Community risk reduction (CRR) is the identification and prioritization of risks, followed by the integrated application of resources to minimize the probability of occurrence or the impact of unfortunate events.

Using Internal Resources

For CRR to be successful, you need to make it an institutional value. To start, you need to ensure your department’s leaders value the importance of CRR in order to expand these values department-wide. With a tight budget, you need to look around your department to see what resources you already have to implement this value.

The first step in CRR is identifying your community’s issues. Firefighters, already out in the community, are a great resource for identifying targeted risk-reduction efforts. The risk-reduction efforts may, and probably do, vary from station to station.

If you have any risk-reduction specialists in your department, have them offer to train the firefighters on the skills needed to implement CRR consistently.

In addition:

  • Crews can help canvas neighborhoods with safety information.
  • When a crew provides a station tour to the community, being properly trained helps them use this opportunity to share fire-prevention messaging.
  • Use special events at your stations, like spaghetti nights or trick-or-treat, to get more involved with the community.
  • Offer free fire-extinguisher training and smoke-alarm battery replacement, as requested.
  • Offer home-safety inspections.
  • Arrange a car-seat-check program at your fire stations.
  • Provide free blood-pressure and blood-sugar checks to the community on a weekly or monthly basis.

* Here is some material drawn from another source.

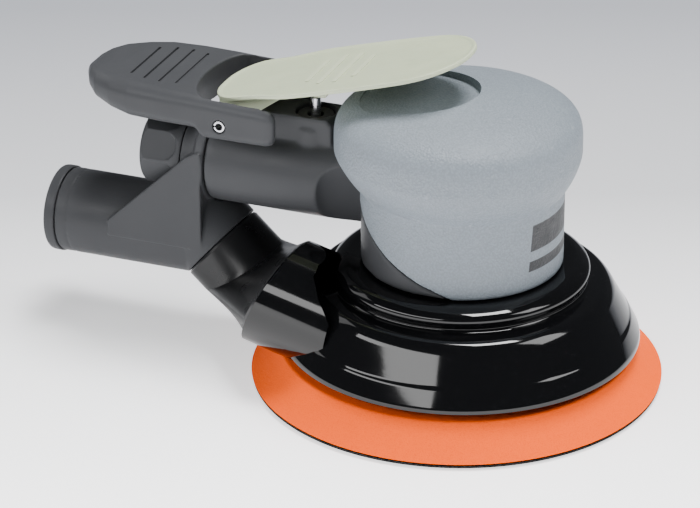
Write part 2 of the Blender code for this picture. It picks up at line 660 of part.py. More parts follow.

These are just a few affordable ways that you can focus internally on CRR.

Using External Resources

Right in the definition of CRR is the focus on integrated application of resources. However, this isn’t exclusive to the resources within your department. If you have a small budget for fire-prevention programming, look around your community and see what partnerships you can create with other governmental departments, nonprofits and even corporate industry. For example:

  • Look to your local senior centers or senior-living facilities to help facilitate presentations on fall prevention and cooking fires.
  • Create a strong relationship with your school district to reach youth with fire-prevention messaging and to get referrals for your Juvenile Firesetter Intervention program.
  • Seek out corporate partnerships to help with additional funding or donations for CRR programming or to access potential volunteers. For example, partner with a local hardware store to provide free smoke alarms to residents in need.
  • Partner with local universities to help with research, marketing efforts (such as video production) and translation services.
  • Partner with your local police department and collaborate on outreach efforts like National Night Out.
  • Offer to hold a Safety Day at local summer camps.
  • Connect with local churches to offer safety presentations.

Partnerships are the key to establishing a successful CRR campaign within your community on a small budget.